## Request
Each line below either holds the string "piece" or doesn't. Count those that do and give only the number.

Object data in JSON
* * * * * * *
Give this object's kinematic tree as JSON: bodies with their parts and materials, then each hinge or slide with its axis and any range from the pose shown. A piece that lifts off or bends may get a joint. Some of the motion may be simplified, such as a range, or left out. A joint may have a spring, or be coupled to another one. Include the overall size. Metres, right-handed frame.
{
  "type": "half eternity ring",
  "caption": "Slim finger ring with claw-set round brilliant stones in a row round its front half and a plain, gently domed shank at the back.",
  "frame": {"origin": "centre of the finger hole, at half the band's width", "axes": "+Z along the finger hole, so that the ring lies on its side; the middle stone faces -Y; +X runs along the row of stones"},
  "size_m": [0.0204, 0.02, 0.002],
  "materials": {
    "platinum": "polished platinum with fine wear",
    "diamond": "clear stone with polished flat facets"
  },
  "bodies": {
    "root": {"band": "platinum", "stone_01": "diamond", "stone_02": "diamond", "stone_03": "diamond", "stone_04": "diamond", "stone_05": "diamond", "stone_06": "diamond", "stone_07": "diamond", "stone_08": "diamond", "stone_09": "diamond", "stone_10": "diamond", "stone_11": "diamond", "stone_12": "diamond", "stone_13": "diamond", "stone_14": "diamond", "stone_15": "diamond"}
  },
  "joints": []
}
* * * * * * *
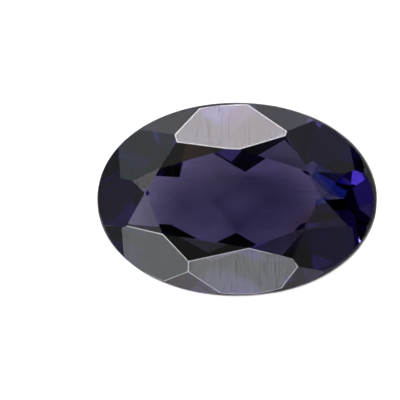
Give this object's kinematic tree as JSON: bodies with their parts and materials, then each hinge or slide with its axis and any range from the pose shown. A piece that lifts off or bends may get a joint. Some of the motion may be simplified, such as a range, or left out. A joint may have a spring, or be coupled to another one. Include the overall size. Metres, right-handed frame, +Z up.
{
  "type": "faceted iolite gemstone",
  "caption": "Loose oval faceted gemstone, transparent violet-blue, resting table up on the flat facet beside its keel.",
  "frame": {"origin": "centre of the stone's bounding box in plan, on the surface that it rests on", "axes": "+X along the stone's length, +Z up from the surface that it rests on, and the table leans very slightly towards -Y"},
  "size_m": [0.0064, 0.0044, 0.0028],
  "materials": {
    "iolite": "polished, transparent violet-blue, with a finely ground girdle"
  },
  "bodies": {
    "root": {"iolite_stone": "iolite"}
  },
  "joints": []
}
* * * * * * *
## The answer
2